Her sequencing is clear. Infrastructure planning should precede development decisions. When that order is reversed, costs escalate and conflicts intensify.
In this sense, she sees government’s primary role not as restricting land use, but as preparing the conditions that make responsible use possible.
Housing and the limits of simple answers
On housing, Gibson avoids offering a single solution.
She acknowledges the reality that many families cannot afford homes without assistance. At the same time, she questions whether government-driven solutions consistently produce good outcomes.
Her framing returns to structure. Housing availability is tied to land use, infrastructure, and generational change. It cannot be addressed in isolation.

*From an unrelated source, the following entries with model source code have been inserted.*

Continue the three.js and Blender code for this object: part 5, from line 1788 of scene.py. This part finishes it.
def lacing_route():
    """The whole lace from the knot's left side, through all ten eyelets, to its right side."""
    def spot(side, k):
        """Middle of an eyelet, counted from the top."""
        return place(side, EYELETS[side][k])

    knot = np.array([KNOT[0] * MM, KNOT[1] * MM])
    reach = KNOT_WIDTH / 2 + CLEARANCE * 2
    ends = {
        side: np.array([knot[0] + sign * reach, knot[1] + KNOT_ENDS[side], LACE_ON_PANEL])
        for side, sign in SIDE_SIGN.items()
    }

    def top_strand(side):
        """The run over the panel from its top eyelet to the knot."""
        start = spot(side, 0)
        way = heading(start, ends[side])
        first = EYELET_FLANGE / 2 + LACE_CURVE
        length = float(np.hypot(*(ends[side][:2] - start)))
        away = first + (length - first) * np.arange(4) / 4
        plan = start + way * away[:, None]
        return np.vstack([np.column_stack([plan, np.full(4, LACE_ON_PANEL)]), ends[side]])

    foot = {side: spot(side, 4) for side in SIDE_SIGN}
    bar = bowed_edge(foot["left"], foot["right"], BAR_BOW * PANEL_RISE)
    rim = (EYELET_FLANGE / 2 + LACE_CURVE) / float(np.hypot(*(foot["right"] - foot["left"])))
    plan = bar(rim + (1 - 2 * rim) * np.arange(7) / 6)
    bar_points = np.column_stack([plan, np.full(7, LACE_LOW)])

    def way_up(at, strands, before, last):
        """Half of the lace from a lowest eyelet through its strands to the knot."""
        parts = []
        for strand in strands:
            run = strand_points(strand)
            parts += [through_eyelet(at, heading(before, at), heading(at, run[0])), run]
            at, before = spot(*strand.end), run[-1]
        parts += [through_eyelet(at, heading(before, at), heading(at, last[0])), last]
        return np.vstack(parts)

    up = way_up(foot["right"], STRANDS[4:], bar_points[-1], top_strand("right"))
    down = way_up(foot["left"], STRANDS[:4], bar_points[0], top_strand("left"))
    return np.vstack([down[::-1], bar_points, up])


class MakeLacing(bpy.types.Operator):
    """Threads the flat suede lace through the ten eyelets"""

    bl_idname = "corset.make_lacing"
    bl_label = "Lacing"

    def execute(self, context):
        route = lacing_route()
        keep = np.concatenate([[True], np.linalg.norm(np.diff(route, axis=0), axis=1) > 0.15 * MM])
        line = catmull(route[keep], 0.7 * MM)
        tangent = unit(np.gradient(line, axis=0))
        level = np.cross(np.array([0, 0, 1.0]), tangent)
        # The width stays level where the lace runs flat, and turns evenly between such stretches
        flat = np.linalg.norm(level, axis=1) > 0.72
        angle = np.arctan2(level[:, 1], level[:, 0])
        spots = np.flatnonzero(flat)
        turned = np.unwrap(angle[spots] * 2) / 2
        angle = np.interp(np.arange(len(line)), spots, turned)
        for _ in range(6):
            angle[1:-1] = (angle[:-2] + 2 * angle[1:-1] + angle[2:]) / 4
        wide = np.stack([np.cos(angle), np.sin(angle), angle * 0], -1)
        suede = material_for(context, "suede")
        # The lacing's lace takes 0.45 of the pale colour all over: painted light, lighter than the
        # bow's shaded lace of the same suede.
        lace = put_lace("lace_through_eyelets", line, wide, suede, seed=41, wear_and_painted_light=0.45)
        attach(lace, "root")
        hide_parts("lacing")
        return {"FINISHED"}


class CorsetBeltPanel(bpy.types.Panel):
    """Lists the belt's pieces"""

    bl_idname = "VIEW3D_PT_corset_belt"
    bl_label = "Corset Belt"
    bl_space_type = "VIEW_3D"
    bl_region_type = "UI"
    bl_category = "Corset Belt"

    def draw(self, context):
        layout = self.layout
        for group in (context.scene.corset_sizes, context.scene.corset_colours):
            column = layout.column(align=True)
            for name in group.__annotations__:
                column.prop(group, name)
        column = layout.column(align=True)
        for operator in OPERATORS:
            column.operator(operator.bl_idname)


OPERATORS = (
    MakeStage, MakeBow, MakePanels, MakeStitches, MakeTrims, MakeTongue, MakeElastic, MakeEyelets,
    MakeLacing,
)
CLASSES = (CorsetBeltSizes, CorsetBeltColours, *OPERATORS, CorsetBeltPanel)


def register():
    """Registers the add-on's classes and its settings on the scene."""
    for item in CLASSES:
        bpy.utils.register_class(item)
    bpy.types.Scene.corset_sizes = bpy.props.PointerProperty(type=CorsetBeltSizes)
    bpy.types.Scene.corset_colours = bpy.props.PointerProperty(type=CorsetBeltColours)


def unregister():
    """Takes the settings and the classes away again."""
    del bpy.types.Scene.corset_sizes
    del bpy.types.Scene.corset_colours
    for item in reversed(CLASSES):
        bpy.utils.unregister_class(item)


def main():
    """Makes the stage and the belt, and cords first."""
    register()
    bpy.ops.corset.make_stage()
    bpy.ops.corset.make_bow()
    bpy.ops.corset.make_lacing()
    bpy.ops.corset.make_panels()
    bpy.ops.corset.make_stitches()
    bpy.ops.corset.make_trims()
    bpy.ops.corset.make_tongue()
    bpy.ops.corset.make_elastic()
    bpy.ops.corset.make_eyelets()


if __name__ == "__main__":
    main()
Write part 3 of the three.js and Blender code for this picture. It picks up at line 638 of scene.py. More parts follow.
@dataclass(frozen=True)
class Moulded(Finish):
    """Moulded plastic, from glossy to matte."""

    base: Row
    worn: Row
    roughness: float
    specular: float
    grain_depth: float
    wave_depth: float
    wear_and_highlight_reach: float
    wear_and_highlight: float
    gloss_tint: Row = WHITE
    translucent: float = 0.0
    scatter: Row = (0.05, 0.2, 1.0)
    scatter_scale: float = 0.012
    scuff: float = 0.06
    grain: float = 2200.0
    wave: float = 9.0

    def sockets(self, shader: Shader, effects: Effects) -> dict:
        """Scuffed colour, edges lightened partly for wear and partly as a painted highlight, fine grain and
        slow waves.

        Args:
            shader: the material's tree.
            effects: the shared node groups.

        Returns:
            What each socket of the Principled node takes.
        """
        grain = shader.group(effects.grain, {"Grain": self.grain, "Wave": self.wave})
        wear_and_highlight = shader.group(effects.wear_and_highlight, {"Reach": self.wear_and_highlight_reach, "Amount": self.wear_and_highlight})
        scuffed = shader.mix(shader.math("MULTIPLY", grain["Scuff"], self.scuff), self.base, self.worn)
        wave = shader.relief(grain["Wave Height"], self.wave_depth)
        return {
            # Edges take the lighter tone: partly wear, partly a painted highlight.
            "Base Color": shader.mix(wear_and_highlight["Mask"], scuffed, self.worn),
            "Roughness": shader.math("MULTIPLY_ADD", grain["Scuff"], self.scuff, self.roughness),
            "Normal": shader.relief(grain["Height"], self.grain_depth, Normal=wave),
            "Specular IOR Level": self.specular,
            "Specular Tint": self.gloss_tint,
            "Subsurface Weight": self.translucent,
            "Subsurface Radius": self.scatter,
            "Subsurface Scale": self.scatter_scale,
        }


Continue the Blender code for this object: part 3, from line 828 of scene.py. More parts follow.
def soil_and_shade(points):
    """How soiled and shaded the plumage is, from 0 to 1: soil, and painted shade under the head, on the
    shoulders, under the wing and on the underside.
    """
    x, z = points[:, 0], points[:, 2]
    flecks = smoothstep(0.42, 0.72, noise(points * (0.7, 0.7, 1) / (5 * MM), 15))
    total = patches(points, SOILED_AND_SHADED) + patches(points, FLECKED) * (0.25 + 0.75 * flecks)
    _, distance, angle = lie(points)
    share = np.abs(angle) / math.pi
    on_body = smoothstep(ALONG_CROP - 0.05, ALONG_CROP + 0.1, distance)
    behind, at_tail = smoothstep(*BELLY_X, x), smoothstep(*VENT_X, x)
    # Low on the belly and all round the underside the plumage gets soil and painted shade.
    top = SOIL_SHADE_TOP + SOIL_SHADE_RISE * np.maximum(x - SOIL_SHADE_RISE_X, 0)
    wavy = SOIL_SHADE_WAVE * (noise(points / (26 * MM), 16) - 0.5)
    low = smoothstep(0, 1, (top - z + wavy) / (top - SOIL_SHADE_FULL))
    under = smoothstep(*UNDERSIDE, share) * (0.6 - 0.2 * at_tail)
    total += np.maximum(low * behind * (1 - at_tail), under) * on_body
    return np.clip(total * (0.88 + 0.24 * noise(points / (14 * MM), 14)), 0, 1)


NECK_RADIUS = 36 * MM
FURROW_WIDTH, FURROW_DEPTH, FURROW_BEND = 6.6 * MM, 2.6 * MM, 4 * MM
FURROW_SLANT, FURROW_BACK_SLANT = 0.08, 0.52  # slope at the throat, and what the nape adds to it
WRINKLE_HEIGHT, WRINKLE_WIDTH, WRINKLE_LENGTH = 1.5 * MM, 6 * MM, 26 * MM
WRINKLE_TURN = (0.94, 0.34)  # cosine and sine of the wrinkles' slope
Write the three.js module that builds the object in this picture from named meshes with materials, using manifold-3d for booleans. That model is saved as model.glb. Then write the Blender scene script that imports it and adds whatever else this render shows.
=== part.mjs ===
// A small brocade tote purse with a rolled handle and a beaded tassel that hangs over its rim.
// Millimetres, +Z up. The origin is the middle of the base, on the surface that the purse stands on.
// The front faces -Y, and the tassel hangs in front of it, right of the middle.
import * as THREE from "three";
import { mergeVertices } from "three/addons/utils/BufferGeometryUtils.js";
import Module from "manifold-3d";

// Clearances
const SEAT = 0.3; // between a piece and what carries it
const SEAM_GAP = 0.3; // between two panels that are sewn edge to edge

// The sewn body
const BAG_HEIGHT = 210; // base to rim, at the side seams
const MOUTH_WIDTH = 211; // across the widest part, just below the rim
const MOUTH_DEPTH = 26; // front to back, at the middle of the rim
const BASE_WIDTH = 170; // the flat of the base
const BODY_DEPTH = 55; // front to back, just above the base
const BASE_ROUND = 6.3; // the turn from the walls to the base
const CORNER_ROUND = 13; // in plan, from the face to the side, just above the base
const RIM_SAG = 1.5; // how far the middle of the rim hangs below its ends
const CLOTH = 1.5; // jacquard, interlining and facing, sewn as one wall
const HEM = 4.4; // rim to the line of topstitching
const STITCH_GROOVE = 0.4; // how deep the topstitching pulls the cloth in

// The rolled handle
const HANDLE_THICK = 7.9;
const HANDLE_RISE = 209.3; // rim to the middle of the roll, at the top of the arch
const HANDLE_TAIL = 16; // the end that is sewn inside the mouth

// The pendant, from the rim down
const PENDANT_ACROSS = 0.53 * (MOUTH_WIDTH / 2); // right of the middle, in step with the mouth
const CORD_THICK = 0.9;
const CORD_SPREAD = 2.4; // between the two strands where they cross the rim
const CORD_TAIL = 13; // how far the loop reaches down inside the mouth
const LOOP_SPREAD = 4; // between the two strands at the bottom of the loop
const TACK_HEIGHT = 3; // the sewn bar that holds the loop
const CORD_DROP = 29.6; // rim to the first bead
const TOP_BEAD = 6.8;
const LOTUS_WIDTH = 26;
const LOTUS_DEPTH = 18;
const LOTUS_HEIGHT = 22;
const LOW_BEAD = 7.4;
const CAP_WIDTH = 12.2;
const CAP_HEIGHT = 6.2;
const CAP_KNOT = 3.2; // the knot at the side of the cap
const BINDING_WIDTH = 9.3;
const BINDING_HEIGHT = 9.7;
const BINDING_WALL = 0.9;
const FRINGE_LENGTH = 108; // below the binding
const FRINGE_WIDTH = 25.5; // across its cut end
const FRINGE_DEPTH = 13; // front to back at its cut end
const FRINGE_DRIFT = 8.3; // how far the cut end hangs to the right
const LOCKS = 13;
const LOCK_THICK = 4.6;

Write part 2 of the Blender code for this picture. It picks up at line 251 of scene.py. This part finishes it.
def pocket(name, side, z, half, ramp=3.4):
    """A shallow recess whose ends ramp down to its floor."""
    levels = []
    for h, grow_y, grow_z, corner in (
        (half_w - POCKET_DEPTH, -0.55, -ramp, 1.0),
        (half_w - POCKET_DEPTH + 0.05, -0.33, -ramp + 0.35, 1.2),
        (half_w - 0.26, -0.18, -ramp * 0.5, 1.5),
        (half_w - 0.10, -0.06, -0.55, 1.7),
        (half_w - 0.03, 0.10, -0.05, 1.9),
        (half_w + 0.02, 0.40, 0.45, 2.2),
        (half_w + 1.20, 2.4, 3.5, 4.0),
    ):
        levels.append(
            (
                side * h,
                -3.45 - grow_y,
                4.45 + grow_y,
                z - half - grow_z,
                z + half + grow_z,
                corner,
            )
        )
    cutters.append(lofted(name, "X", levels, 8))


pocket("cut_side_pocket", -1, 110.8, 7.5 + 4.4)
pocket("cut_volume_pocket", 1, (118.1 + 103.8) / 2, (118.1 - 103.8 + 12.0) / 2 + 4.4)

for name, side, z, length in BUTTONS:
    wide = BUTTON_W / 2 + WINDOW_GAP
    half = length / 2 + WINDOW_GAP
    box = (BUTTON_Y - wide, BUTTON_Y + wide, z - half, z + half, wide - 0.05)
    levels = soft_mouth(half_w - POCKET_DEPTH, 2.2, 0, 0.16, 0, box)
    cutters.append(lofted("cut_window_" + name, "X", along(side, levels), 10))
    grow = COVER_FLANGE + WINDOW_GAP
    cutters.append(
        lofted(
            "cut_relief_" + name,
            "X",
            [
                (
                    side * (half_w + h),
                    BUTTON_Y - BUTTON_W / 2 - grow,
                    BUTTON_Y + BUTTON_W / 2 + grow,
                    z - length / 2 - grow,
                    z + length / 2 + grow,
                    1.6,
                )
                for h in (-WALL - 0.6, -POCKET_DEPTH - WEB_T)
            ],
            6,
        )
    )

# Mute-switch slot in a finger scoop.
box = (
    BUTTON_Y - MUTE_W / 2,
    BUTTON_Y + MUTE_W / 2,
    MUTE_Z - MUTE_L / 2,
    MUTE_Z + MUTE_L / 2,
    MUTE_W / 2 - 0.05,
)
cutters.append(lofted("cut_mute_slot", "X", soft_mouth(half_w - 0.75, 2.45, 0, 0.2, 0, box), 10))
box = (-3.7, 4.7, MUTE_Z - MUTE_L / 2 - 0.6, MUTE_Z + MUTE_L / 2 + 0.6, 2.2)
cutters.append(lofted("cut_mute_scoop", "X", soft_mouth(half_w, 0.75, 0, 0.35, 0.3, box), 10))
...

The implication is that the county’s role is to create conditions where housing can emerge in an ordered way, rather than imposing a single model across diverse communities.
What her approach would mean in practice
Taken together, Gibson’s priorities point to a specific governing style:
tighter scrutiny of public spending
emphasis on infrastructure-led planning
deference to property rights within structured frameworks
coordination with city governments rather than competition
willingness to engage conflict rather than avoid it
This is not a platform built on expansion of services. It is built on discipline in how services are planned and delivered.
Final thoughts: discipline as a governing strategy
Weber County is entering a phase where delayed decisions will carry higher costs. Growth, infrastructure, and taxation are converging into the same set of choices.
Gibson’s campaign does not promise to eliminate those pressures. It argues for managing them differently.
Her emphasis is on structure: plan early, justify spending, respect boundaries, and work across jurisdictions. The strength of that approach is clarity. The open question is whether it can absorb the financial and political pressures that come with sustained growth.
That is ultimately the choice in this race. Not whether Weber County will change, but how deliberately it will do so.